======== Stored data

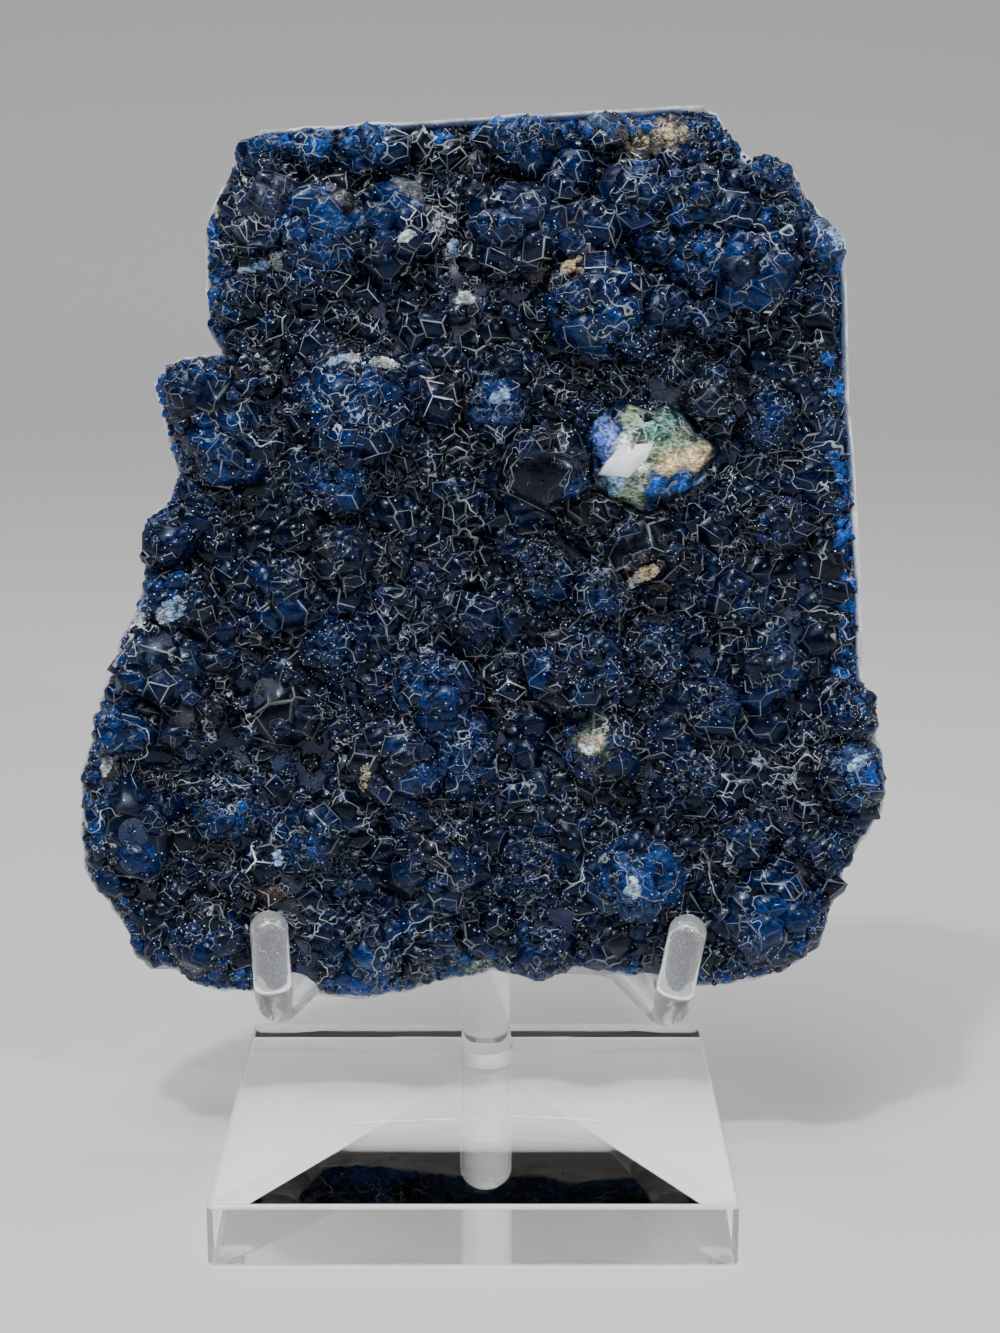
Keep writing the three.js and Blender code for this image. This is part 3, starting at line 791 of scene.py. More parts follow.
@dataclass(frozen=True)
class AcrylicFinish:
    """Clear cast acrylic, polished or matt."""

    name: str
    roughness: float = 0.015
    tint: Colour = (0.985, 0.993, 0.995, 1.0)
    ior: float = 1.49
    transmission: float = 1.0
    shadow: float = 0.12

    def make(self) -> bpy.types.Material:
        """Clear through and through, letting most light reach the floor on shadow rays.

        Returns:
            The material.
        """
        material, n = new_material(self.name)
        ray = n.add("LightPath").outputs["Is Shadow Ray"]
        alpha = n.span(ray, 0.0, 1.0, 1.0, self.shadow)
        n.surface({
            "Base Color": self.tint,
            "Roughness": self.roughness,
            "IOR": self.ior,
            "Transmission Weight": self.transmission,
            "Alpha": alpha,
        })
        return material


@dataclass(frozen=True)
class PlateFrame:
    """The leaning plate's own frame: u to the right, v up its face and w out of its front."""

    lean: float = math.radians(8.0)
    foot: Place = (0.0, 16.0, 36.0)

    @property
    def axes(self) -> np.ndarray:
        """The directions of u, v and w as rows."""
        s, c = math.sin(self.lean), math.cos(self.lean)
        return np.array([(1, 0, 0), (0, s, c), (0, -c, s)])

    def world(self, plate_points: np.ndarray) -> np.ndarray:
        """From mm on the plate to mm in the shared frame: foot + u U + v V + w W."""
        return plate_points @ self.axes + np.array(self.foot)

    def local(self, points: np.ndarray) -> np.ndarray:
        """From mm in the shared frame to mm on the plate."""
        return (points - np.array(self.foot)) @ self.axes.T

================

Task description | From the very first line of the data through the line with "on shadow rays." in it, please reproduce each line exactly and output nothing more.

Full answer |
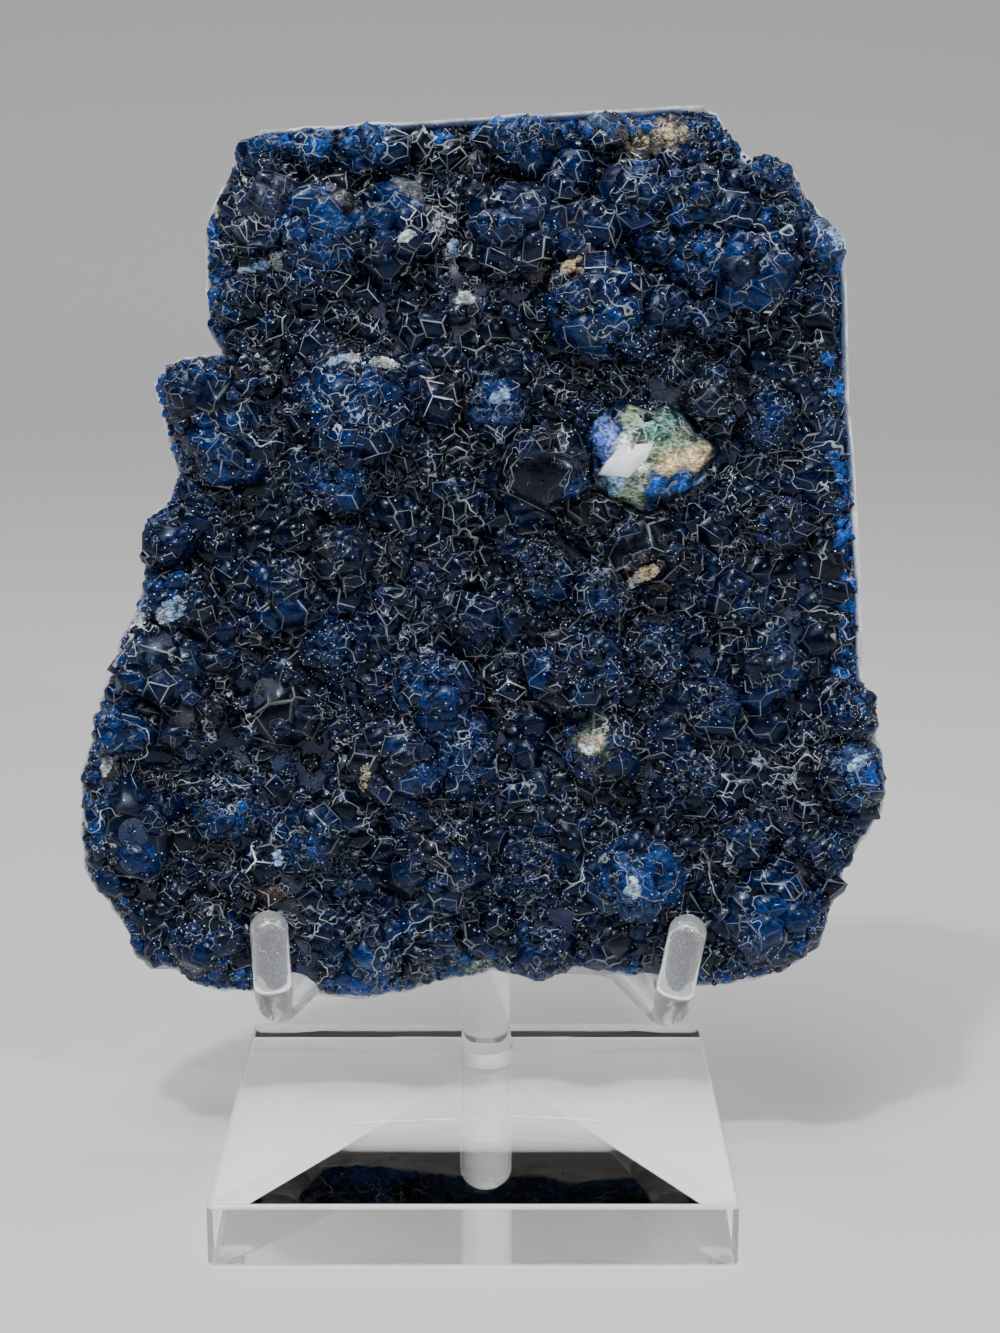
Keep writing the three.js and Blender code for this image. This is part 3, starting at line 791 of scene.py. More parts follow.
@dataclass(frozen=True)
class AcrylicFinish:
    """Clear cast acrylic, polished or matt."""

    name: str
    roughness: float = 0.015
    tint: Colour = (0.985, 0.993, 0.995, 1.0)
    ior: float = 1.49
    transmission: float = 1.0
    shadow: float = 0.12

    def make(self) -> bpy.types.Material:
        """Clear through and through, letting most light reach the floor on shadow rays.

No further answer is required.